Most of today's peace missions have a similar structure. At the core is the military, augmented by employees of the UN and other international organizations as well as national civil servants like Nikolova. But one of the critical, and often forgotten, components of peace missions is the "freelancers," those who make a career bouncing from one crisis to another, under contract for periods as short as two months: delivering food aid here, or monitoring elections there. No one is responsible for them, they have only the training they pick up on their own.
Those working for international organizations - soldiers or civilians - are quantifiable. As of the end of September, for instance, the UN reports having 37,941 soldiers and civilian police officers, as well as 12,270 civilians, deployed in 15 peacekeeping operations around the world.
But UN officials say it is impossible to make even an unofficial estimate of the number of nongovernmental organization contractors in the field.
The world of freelance peacekeepers is full of stories of career plans set aside for "a year" that somehow stretches out longer. Mr. Gairdner, now director of programs at the Pearson Peacekeeping Centre here, was on his way to law school in the early 1980s when he had an opportunity to teach in Africa - in Lesotho, as the struggle between the white minority regime in South Africa and the African National Congress was heating up. He got caught up in human rights work and never made it to law school.
Civilian volunteers "have life-altering experiences," Gairdner says. "At some point in their life they've made a personal commitment. They've seen that something was wrong, and they've seen a role for themselves in finding a solution."
His own quest for solutions took him to the Philippines, the Dominican Republic, Colombia, and Guatemala, where he did human rights work and helped develop civil administration.
In Guatemala, for instance, which lacked a registry of land ownership, he worked to develop one. This is typical of the kind of assignments civilians take on in postconflict situations: helping develop the civic infrastructure that peaceful countries take for granted. In Guatemala, the land registry was necessary to help increase the state's ability to tax; without which, it lacked resources to implement fully the 1997 peace agreement.
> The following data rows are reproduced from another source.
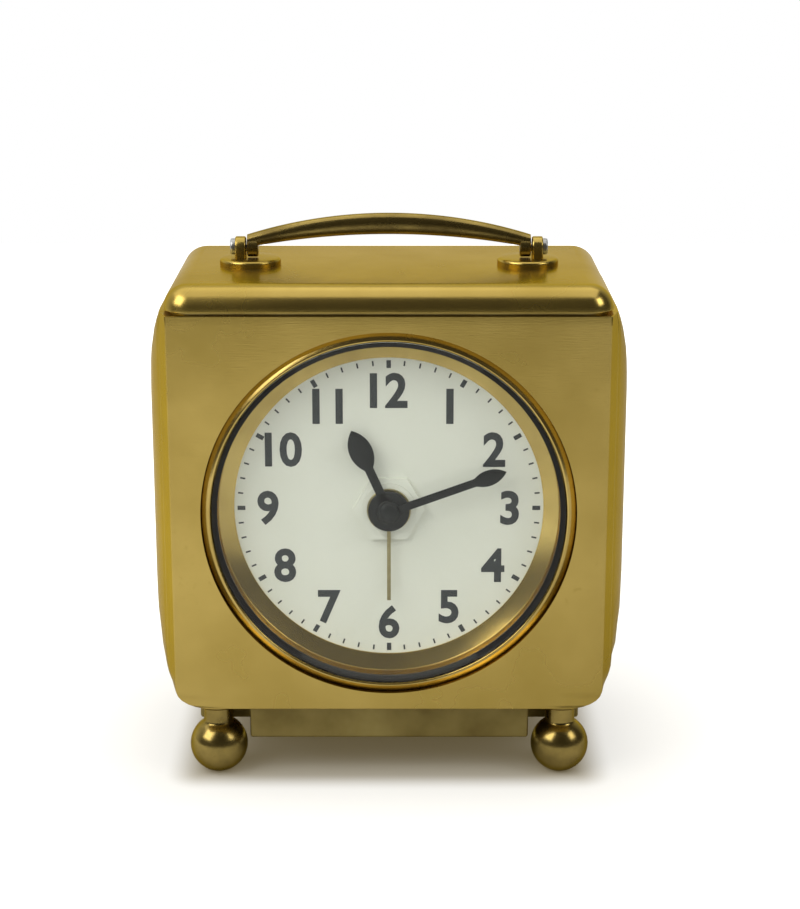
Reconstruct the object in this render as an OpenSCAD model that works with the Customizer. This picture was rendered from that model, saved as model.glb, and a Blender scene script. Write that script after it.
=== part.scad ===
// Travel alarm clock: a swelled brass case on ball feet, with a folding handle on its top plate.
// The front faces -Y and the feet stand on Z = 0. The middle of the case is X = 0, Y = 0.
// The hands and wheels turn about axes along Y, and stand at about twelve minutes past eleven.

/* [Case] */
// Width of the front face on each side of the bezel ring
face_side = 4.4; // [4.2:0.1:8]
// Height of the front face above the bezel ring, up to the seam
face_above = 2.4; // [2:0.1:6]
// Height of the front face below the bezel ring
face_below = 2.6; // [2.2:0.1:6]
// How far each side swells out beyond the front face
side_swell = 3.9; // [1:0.1:5]
// Rounding of the case's upright edges
upright_edge_r = 2.4; // [1:0.1:3]
// Radius at which the sides curve in towards the top and bottom
side_curve_r = 36; // [32:1:60]
// Rounding of the case's lower side edges
lower_corner_r = 6; // [4:0.1:6.5]
// Rounding of the top plate's side edges
top_side_r = 3.8; // [1.5:0.1:4.5]
// Rounding of the top plate's front and back edges
top_front_r = 3.4; // [0.8:0.1:3.5]
// Rounding of the case's lower edges at the front and back
bottom_front_r = 1.8; // [0.8:0.1:2.4]
// How far the top plate's sides swell out beyond the front face
top_swell = 0.5; // [0.2:0.1:0.8]
// Thickness of the case's bottom
bottom_t = 1.8; // [1.6:0.1:2.4]
// Thickness of the case's side walls where they are thinnest
side_t = 1.9; // [1.4:0.1:2.2]
// Thickness of the front plate
front_t = 3; // [2:0.1:3.4]
// Thickness of the top plate
top_t = 4; // [3.6:0.1:5]
// Height of the dark seam under the top plate
seam_h = 0.4; // [0.2:0.05:0.6]
// Depth of the dark seam under the top plate
seam_depth = 0.5; // [0.3:0.05:0.8]
// How far the top plate's rim reaches down into the case
spigot_h = 1; // [0.6:0.1:1.1]

/* [Feet and base] */
// Diameter of each ball foot
foot_d = 8.6; // [7.8:0.1:9]
// Height of the case's underside above the table
foot_h = 11.6; // [9.2:0.1:12]
// Height of the flat that is cut on the underside of each ball
foot_flat_h = 0.2; // [0.1:0.05:0.4]
// Distance of each foot's axis from the edge of the front face, sideways
foot_inset_x = 5.8; // [5.2:0.1:8]
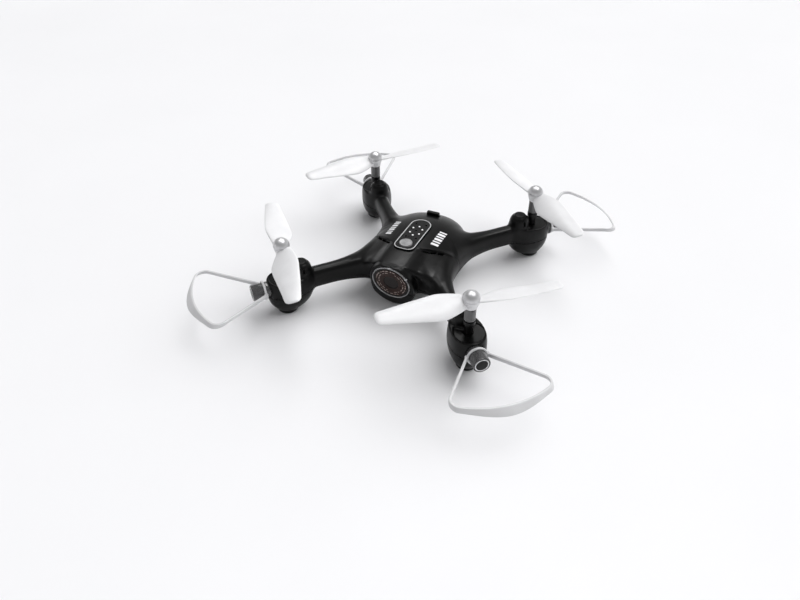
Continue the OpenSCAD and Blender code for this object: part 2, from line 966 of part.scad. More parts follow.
lamp(REAR_LEFT);  // lamp_rear_left
lamp(REAR_RIGHT);  // lamp_rear_right
guard(FRONT_LEFT);  // guard_front_left
guard(FRONT_RIGHT);  // guard_front_right
guard(REAR_LEFT);  // guard_rear_left
guard(REAR_RIGHT);  // guard_rear_right
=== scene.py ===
"""Looks of the mini palm drone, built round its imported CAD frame. Lengths are in millimetres until MM."""

import math

import bpy
import numpy as np
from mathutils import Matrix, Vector


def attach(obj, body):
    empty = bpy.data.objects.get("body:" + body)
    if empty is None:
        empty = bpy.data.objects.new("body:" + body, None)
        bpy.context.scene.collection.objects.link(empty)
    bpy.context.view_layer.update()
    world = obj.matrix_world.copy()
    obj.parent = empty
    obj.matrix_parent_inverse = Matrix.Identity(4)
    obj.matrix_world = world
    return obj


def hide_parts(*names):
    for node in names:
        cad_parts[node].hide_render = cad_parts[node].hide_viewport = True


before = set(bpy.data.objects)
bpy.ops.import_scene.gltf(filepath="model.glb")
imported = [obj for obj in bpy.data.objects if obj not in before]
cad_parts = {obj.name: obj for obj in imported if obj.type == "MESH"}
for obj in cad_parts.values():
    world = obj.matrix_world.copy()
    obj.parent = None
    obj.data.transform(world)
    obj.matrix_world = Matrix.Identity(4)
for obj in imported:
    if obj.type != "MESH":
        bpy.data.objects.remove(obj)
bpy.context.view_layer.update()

MM = 0.001
AXIS_X, AXIS_Y, RIM_Z = 54.6, 56.8, 43.4
ARM_ANGLE = math.radians(49.5)
BELT_Z, SPLIT_Z, WALL = 16.5, 13.6, 1.1
BODY_W, BODY_REAR, HOOD_L, BELLY_L = 28.0, 41.5, 70.0, 33.5
BODY_FRONT, FLAT_Z = -32.6, 5.2
SCOOP_END, SCOOP_SLANT, SCOOP_DEPTH = -13.0, 0.64, 2.0
POD_S, POD_Z, DISH_Z, DISH_FLOOR = -1.2, 15.5, 22.6, 21.8
BUMP_S, BUMP_Z, BUMP_BASE = -9.3, 30.2, 17.0
LAMP_Z, LAMP_R = 17.0, 4.6
PROP_R, CAP_R, HUB_Z = 49.0, 4.6, 38.3
PANEL_TOP, PANEL_W, PANEL_FRONT, PANEL_REAR, PANEL_CORNER = 34.15, 6.2, -19.5, 13.4, 4.2
BUTTON_Y, BUTTON_R = -13.8, 3.7
BEZEL_CENTRE, BEZEL_R, WINDOW_R, TILT = (0.0, -34.2, 19.7), 11.6, 10.4, math.radians(10.5)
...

Lyndell Findlay, an Australian who now works as a course manager at the Pearson Centre, had a successful practice as a financial planner before she made the transition into peace work some years ago. "I was looking for work more in harmony with my personal principles," she says.
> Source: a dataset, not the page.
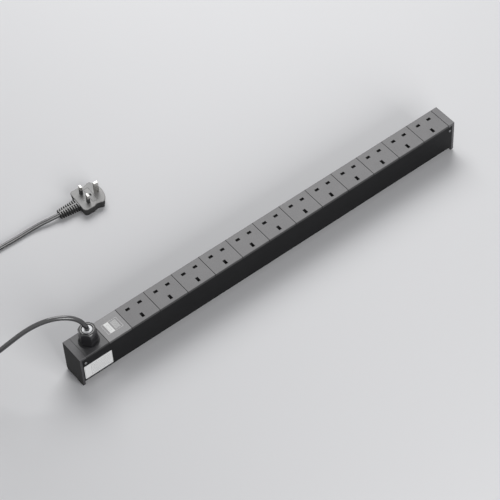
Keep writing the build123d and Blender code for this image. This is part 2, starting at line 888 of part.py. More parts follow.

She got a degree in peace and conflict studies from the University of Queensland and ultimately worked supervising a peace education program in the refugee camps of eastern Kenya, full of those fleeing the chaos of Somalia.
"You have to be self-motivated," she says, recalling her training experiences.
It was "a five-minute security briefing, and one sheet of paper with some things written on it," she recalls. "It was a hardship-duty post. We went to work in an armed convoy. We couldn't leave the compound where we worked on foot.... There are things you're not prepared for. But you've accepted being there. And you find your normalcy in the midst of chaos."
The Pearson Peacekeeping Centre here, funded by Canadian departments of National Defense and Foreign Affairs and International Trade, offers two- and four-week courses for Canadians and international visitors, both civilian and military, in various peacekeeping topics, such as human rights, negotiation, and mediation. A course in personal security is planned.
But part of the story at the Pearson Centre is who's not there: generally not NGO representatives. Despite a scholarship program to help defray program costs, seminar participants are largely Canadian and foreign military and civil servants, such as Petya Nikolova, the Bulgarian diplomat. Some of the bigger NGOs, such as Medecins Sans Frontieres, do their own training.
Given how tough the work is, international aid is a surprisingly competitive field. And those who want to get into it are not all idealistic 24-year-olds with backpacks, either. Marianne Wightmann, of the World University Service, a development organization in Ottawa, estimates the median age of the volunteers she mobilizes at 40.
Ms. Wightmann has been sending "ununiformed Canadians" into trouble spots for years.
"[The peacekeeping officials] think they want constitutional lawyers. But constitutional lawyers won't go into hellholes," she says. "When I was deploying people to Cambodia to monitor elections, I sent people off who could live in a rice paddy for a year."